What you are asked to do
Copy the data word for word, keeping every line.
%%
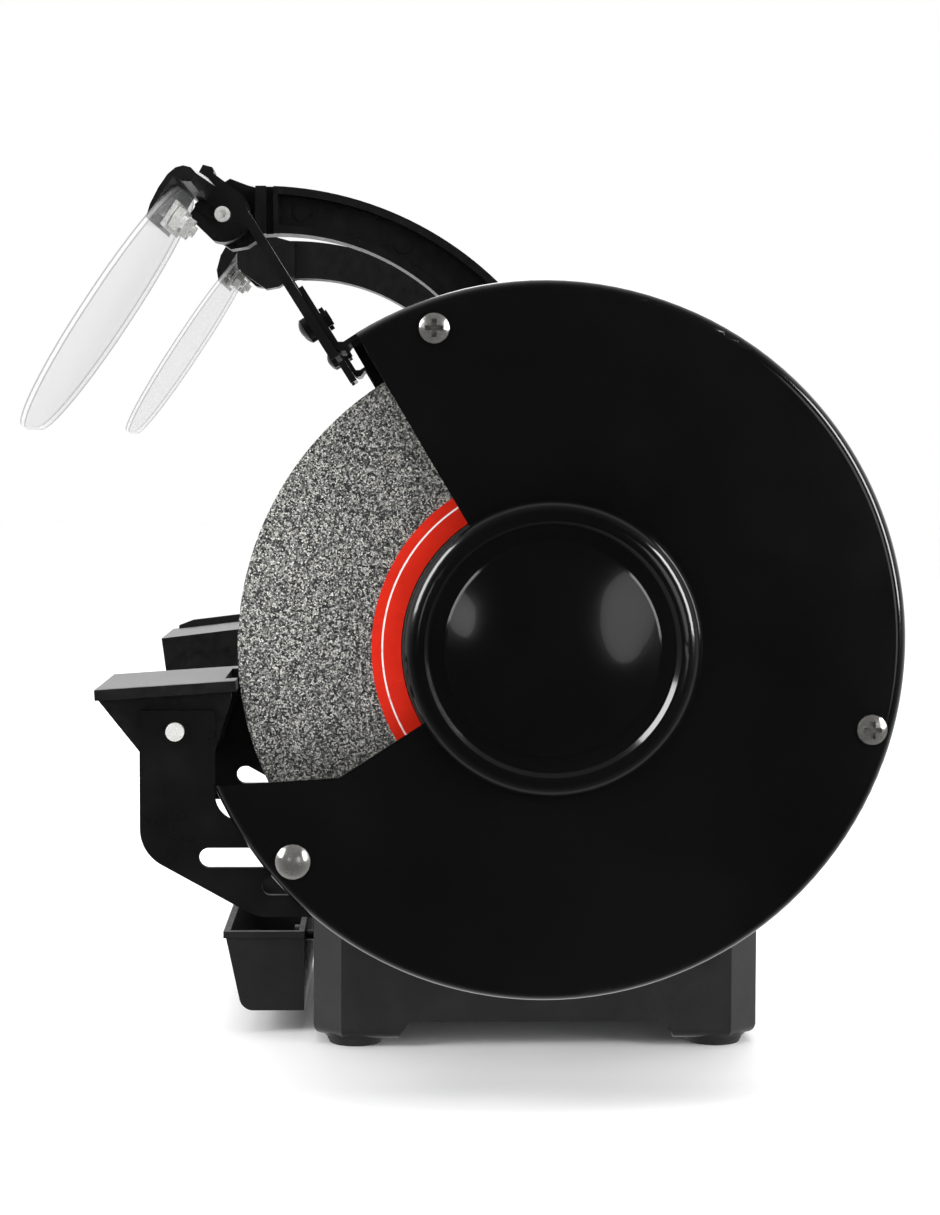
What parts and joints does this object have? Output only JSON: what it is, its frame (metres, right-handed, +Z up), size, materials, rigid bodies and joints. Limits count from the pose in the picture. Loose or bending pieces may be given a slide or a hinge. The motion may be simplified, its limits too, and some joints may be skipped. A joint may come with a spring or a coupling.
{
  "type": "bench grinder",
  "caption": "Bench grinder: motor on a cast base, guarded grinding wheels on its shaft, tilting tool rests, eye shields, spark plates and a lift-off water tray.",
  "frame": {"origin": "on the bench, at the centre of the four mounting holes and below the middle of the shaft", "axes": "+X along the shaft to the operator's right, -Y towards the operator, +Z up"},
  "size_m": [0.428, 0.2774, 0.3044],
  "materials": {
    "black_paint": "gloss",
    "base_paint": "satin powder coat on cast iron",
    "black_steel": "satin",
    "black_plastic": "satin",
    "tray_plastic": "satin",
    "wheel_grit": "coarse vitrified grit",
    "label_red": "printed card",
    "zinc": "zinc plated",
    "ground_steel": "satin ground",
    "bearing_steel": "polished",
    "lens_clear": "clear",
    "rubber": "matt",
    "lamination": "stacked",
    "copper": "enamelled",
    "motor_paint": "satin"
  },
  "bodies": {
    "frame": {"base_casting": "base_paint", "base_cover_plate": "black_steel", "base_plate_screws": "zinc", "rubber_feet": "rubber", "cord_inlet_gland": "black_plastic", "capacitor": "tray_plastic", "terminal_block": "black_plastic", "tray_screws": "black_steel", "switch_housing": "black_plastic", "motor_shell": "motor_paint", "end_bell_right": "motor_paint", "end_bell_left": "motor_paint", "motor_tie_rods": "zinc", "motor_mount_screws": "zinc", "stator_core": "lamination", "stator_windings": "copper", "bearing_outer_rings": "bearing_steel", "wave_washer": "zinc", "cover_screws": "zinc", "guard_mount_screws": "zinc", "arm_screws": "zinc", "shield_pivots": "zinc", "spark_bolts": "black_steel", "rest_bolts": "zinc", "guard_cover_right": "black_paint", "inner_guard_right": "black_paint", "shield_arm_right": "black_plastic", "spark_bracket_right": "black_steel", "guard_cover_left": "black_paint", "inner_guard_left": "black_paint", "shield_arm_left": "black_plastic", "spark_bracket_left": "black_steel"},
    "rotor": {"rotor_core": "lamination", "shaft": "ground_steel", "bearing_inner_rings": "bearing_steel", "wheel_flanges": "zinc", "spindle_nuts": "zinc", "grinding_wheel_right": "wheel_grit", "grinding_wheel_left": "wheel_grit", "wheel_labels_right": "label_red", "wheel_labels_left": "label_red"},
    "ball_sets": {"bearing_balls": "bearing_steel"},
    "rocker": {"switch_rocker": "label_red"},
    "tray": {"water_tray": "tray_plastic"},
    "shield_right": {"shield_holder_right": "black_plastic", "eye_lens_right": "lens_clear", "lens_clamp_right": "zinc", "lens_screws_right": "zinc"},
    "spark_plate_right": {"spark_arrestor_right": "black_steel"},
    "rest_right": {"rest_bracket_right": "black_steel", "rest_pin_right": "zinc"},
    "table_right": {"rest_table_right": "ground_steel"},
    "shield_left": {"shield_holder_left": "black_plastic", "eye_lens_left": "lens_clear", "lens_clamp_left": "zinc", "lens_screws_left": "zinc"},
    "spark_plate_left": {"spark_arrestor_left": "black_steel"},
    "rest_left": {"rest_bracket_left": "black_steel", "rest_pin_left": "zinc"},
    "table_left": {"rest_table_left": "ground_steel"}
  },
  "joints": [
    {"name": "rotor_spin", "type": "hinge", "parent": "frame", "child": "rotor", "pos_m": [0, 0, 0.148], "axis": [1, 0, 0], "continuous": true},
    {"name": "ball_spin", "type": "hinge", "parent": "frame", "child": "ball_sets", "pos_m": [0, 0, 0.148], "axis": [1, 0, 0], "continuous": true},
    {"name": "rocker_tilt", "type": "hinge", "parent": "frame", "child": "rocker", "pos_m": [0, -0.079, 0.054], "axis": [1, 0, 0], "range_deg": [0, 14]},
    {"name": "tray_lift", "type": "slide", "parent": "frame", "child": "tray", "axis": [0, 0, 1], "range_m": [0, 0.008]},
    {"name": "shield_tilt_right", "type": "hinge", "parent": "frame", "child": "shield_right", "pos_m": [0.155, -0.1069, 0.2882], "axis": [-1, 0, 0], "range_deg": [-12, 52]},
    {"name": "spark_slide_right", "type": "slide", "parent": "frame", "child": "spark_plate_right", "axis": [0, -0.5344, 0.8453], "range_m": [-0.002, 0.008]},
    {"name": "rest_slide_right", "type": "slide", "parent": "frame", "child": "rest_right", "axis": [0, -1, 0], "range_m": [-0.002, 0.012]},
    {"name": "table_tilt_right", "type": "hinge", "parent": "rest_right", "child": "table_right", "pos_m": [0.155, -0.1187, 0.1229], "axis": [1, 0, 0], "range_deg": [-4, 30]},
    {"name": "shield_tilt_left", "type": "hinge", "parent": "frame", "child": "shield_left", "pos_m": [-0.155, -0.1069, 0.2882], "axis": [-1, 0, 0], "range_deg": [-12, 52]},
    {"name": "spark_slide_left", "type": "slide", "parent": "frame", "child": "spark_plate_left", "axis": [0, -0.5344, 0.8453], "range_m": [-0.002, 0.008]},
    {"name": "rest_slide_left", "type": "slide", "parent": "frame", "child": "rest_left", "axis": [0, -1, 0], "range_m": [-0.0091, 0.0049]},
    {"name": "table_tilt_left", "type": "hinge", "parent": "rest_left", "child": "table_left", "pos_m": [-0.155, -0.1258, 0.1171], "axis": [1, 0, 0], "range_deg": [-7.1, 26.9]}
  ],
  "couplings": [
    {"joint": "ball_spin", "follows": "rotor_spin", "ratio": 0.3815}
  ]
}
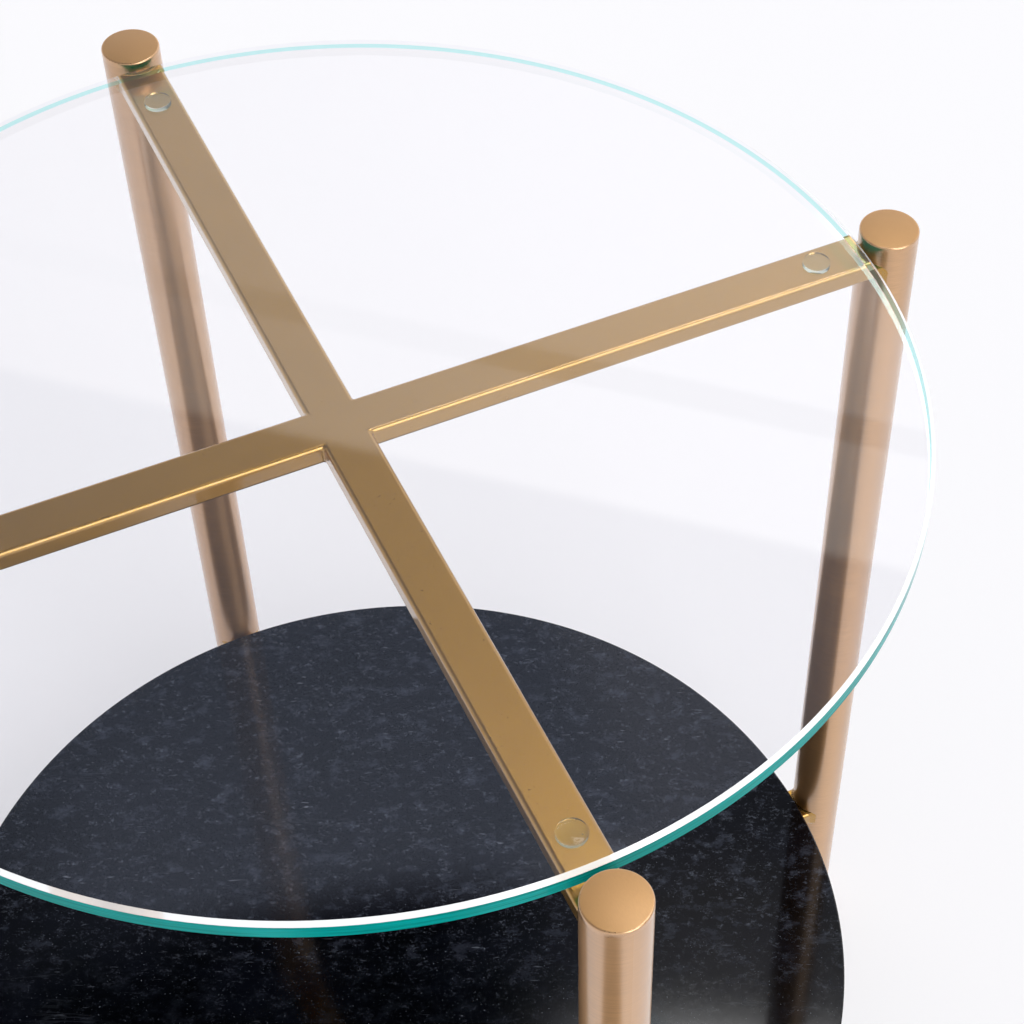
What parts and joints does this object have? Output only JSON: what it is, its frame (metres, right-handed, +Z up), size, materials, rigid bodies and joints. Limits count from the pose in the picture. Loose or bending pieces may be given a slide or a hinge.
%%
Expected answer
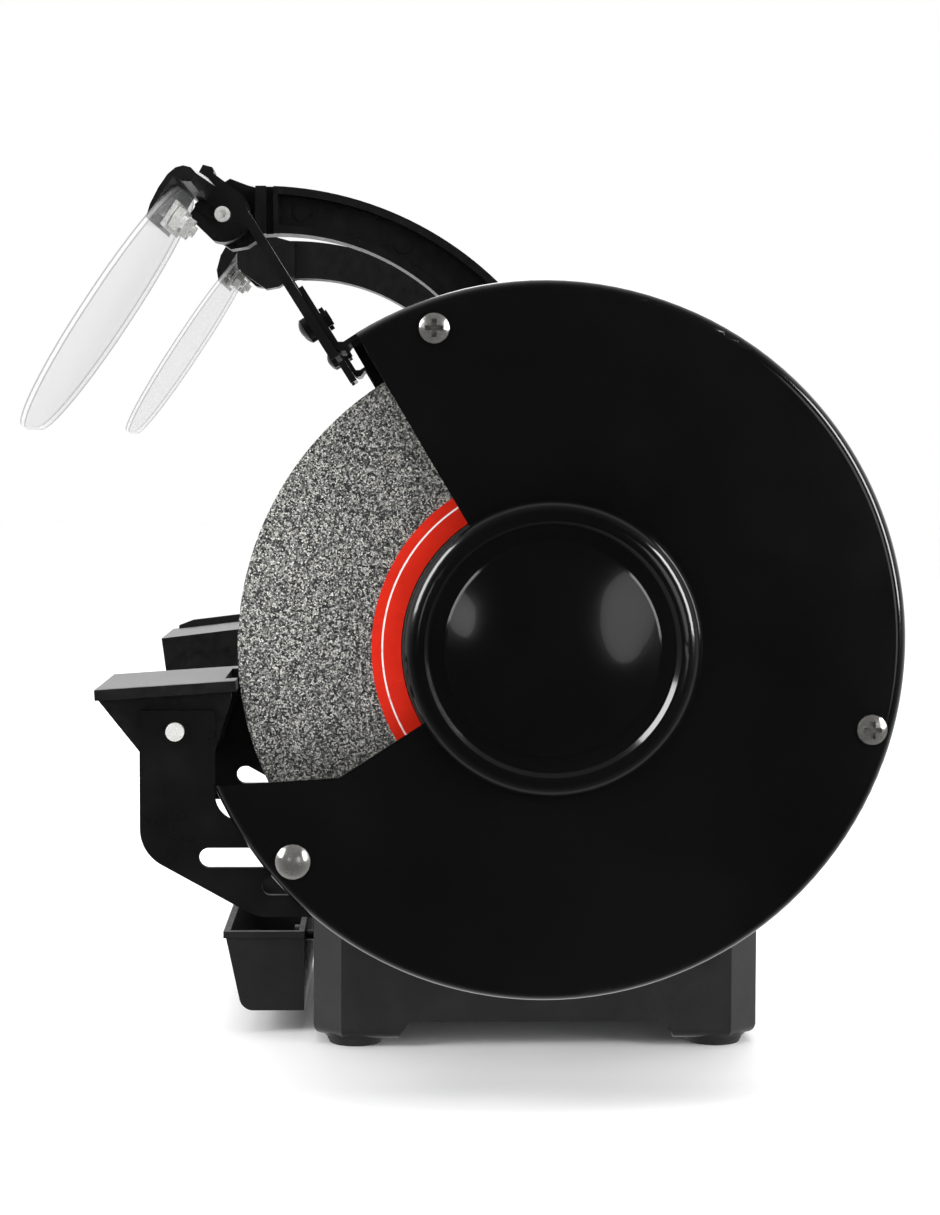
What parts and joints does this object have? Output only JSON: what it is, its frame (metres, right-handed, +Z up), size, materials, rigid bodies and joints. Limits count from the pose in the picture. Loose or bending pieces may be given a slide or a hinge. The motion may be simplified, its limits too, and some joints may be skipped. A joint may come with a spring or a coupling.
{
  "type": "bench grinder",
  "caption": "Bench grinder: motor on a cast base, guarded grinding wheels on its shaft, tilting tool rests, eye shields, spark plates and a lift-off water tray.",
  "frame": {"origin": "on the bench, at the centre of the four mounting holes and below the middle of the shaft", "axes": "+X along the shaft to the operator's right, -Y towards the operator, +Z up"},
  "size_m": [0.428, 0.2774, 0.3044],
  "materials": {
    "black_paint": "gloss",
    "base_paint": "satin powder coat on cast iron",
    "black_steel": "satin",
    "black_plastic": "satin",
    "tray_plastic": "satin",
    "wheel_grit": "coarse vitrified grit",
    "label_red": "printed card",
    "zinc": "zinc plated",
    "ground_steel": "satin ground",
    "bearing_steel": "polished",
    "lens_clear": "clear",
    "rubber": "matt",
    "lamination": "stacked",
    "copper": "enamelled",
    "motor_paint": "satin"
  },
  "bodies": {
    "frame": {"base_casting": "base_paint", "base_cover_plate": "black_steel", "base_plate_screws": "zinc", "rubber_feet": "rubber", "cord_inlet_gland": "black_plastic", "capacitor": "tray_plastic", "terminal_block": "black_plastic", "tray_screws": "black_steel", "switch_housing": "black_plastic", "motor_shell": "motor_paint", "end_bell_right": "motor_paint", "end_bell_left": "motor_paint", "motor_tie_rods": "zinc", "motor_mount_screws": "zinc", "stator_core": "lamination", "stator_windings": "copper", "bearing_outer_rings": "bearing_steel", "wave_washer": "zinc", "cover_screws": "zinc", "guard_mount_screws": "zinc", "arm_screws": "zinc", "shield_pivots": "zinc", "spark_bolts": "black_steel", "rest_bolts": "zinc", "guard_cover_right": "black_paint", "inner_guard_right": "black_paint", "shield_arm_right": "black_plastic", "spark_bracket_right": "black_steel", "guard_cover_left": "black_paint", "inner_guard_left": "black_paint", "shield_arm_left": "black_plastic", "spark_bracket_left": "black_steel"},
    "rotor": {"rotor_core": "lamination", "shaft": "ground_steel", "bearing_inner_rings": "bearing_steel", "wheel_flanges": "zinc", "spindle_nuts": "zinc", "grinding_wheel_right": "wheel_grit", "grinding_wheel_left": "wheel_grit", "wheel_labels_right": "label_red", "wheel_labels_left": "label_red"},
    "ball_sets": {"bearing_balls": "bearing_steel"},
    "rocker": {"switch_rocker": "label_red"},
    "tray": {"water_tray": "tray_plastic"},
    "shield_right": {"shield_holder_right": "black_plastic", "eye_lens_right": "lens_clear", "lens_clamp_right": "zinc", "lens_screws_right": "zinc"},
    "spark_plate_right": {"spark_arrestor_right": "black_steel"},
    "rest_right": {"rest_bracket_right": "black_steel", "rest_pin_right": "zinc"},
    "table_right": {"rest_table_right": "ground_steel"},
    "shield_left": {"shield_holder_left": "black_plastic", "eye_lens_left": "lens_clear", "lens_clamp_left": "zinc", "lens_screws_left": "zinc"},
    "spark_plate_left": {"spark_arrestor_left": "black_steel"},
    "rest_left": {"rest_bracket_left": "black_steel", "rest_pin_left": "zinc"},
    "table_left": {"rest_table_left": "ground_steel"}
  },
  "joints": [
    {"name": "rotor_spin", "type": "hinge", "parent": "frame", "child": "rotor", "pos_m": [0, 0, 0.148], "axis": [1, 0, 0], "continuous": true},
    {"name": "ball_spin", "type": "hinge", "parent": "frame", "child": "ball_sets", "pos_m": [0, 0, 0.148], "axis": [1, 0, 0], "continuous": true},
    {"name": "rocker_tilt", "type": "hinge", "parent": "frame", "child": "rocker", "pos_m": [0, -0.079, 0.054], "axis": [1, 0, 0], "range_deg": [0, 14]},
    {"name": "tray_lift", "type": "slide", "parent": "frame", "child": "tray", "axis": [0, 0, 1], "range_m": [0, 0.008]},
    {"name": "shield_tilt_right", "type": "hinge", "parent": "frame", "child": "shield_right", "pos_m": [0.155, -0.1069, 0.2882], "axis": [-1, 0, 0], "range_deg": [-12, 52]},
    {"name": "spark_slide_right", "type": "slide", "parent": "frame", "child": "spark_plate_right", "axis": [0, -0.5344, 0.8453], "range_m": [-0.002, 0.008]},
    {"name": "rest_slide_right", "type": "slide", "parent": "frame", "child": "rest_right", "axis": [0, -1, 0], "range_m": [-0.002, 0.012]},
    {"name": "table_tilt_right", "type": "hinge", "parent": "rest_right", "child": "table_right", "pos_m": [0.155, -0.1187, 0.1229], "axis": [1, 0, 0], "range_deg": [-4, 30]},
    {"name": "shield_tilt_left", "type": "hinge", "parent": "frame", "child": "shield_left", "pos_m": [-0.155, -0.1069, 0.2882], "axis": [-1, 0, 0], "range_deg": [-12, 52]},
    {"name": "spark_slide_left", "type": "slide", "parent": "frame", "child": "spark_plate_left", "axis": [0, -0.5344, 0.8453], "range_m": [-0.002, 0.008]},
    {"name": "rest_slide_left", "type": "slide", "parent": "frame", "child": "rest_left", "axis": [0, -1, 0], "range_m": [-0.0091, 0.0049]},
    {"name": "table_tilt_left", "type": "hinge", "parent": "rest_left", "child": "table_left", "pos_m": [-0.155, -0.1258, 0.1171], "axis": [1, 0, 0], "range_deg": [-7.1, 26.9]}
  ],
  "couplings": [
    {"joint": "ball_spin", "follows": "rotor_spin", "ratio": 0.3815}
  ]
}
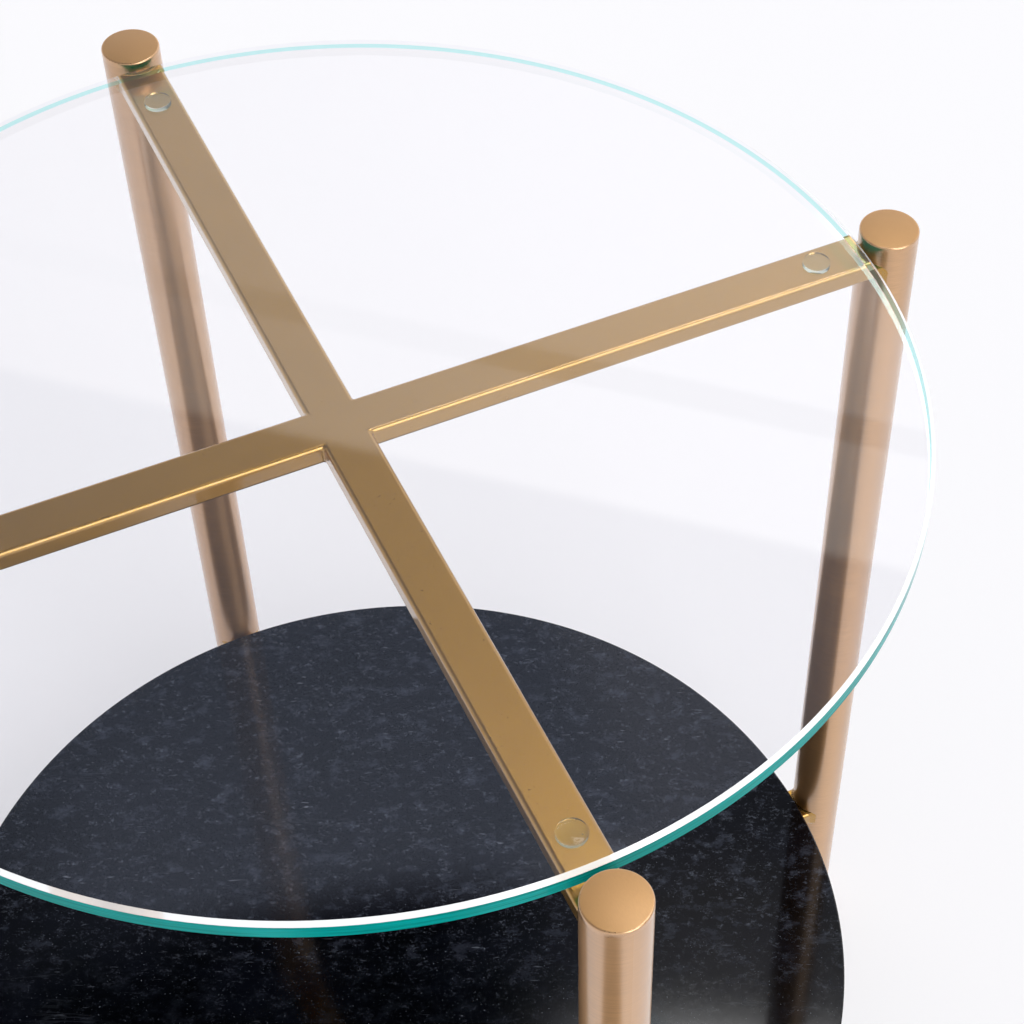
What parts and joints does this object have? Output only JSON: what it is, its frame (metres, right-handed, +Z up), size, materials, rigid bodies and joints. Limits count from the pose in the picture. Loose or bending pieces may be given a slide or a hinge.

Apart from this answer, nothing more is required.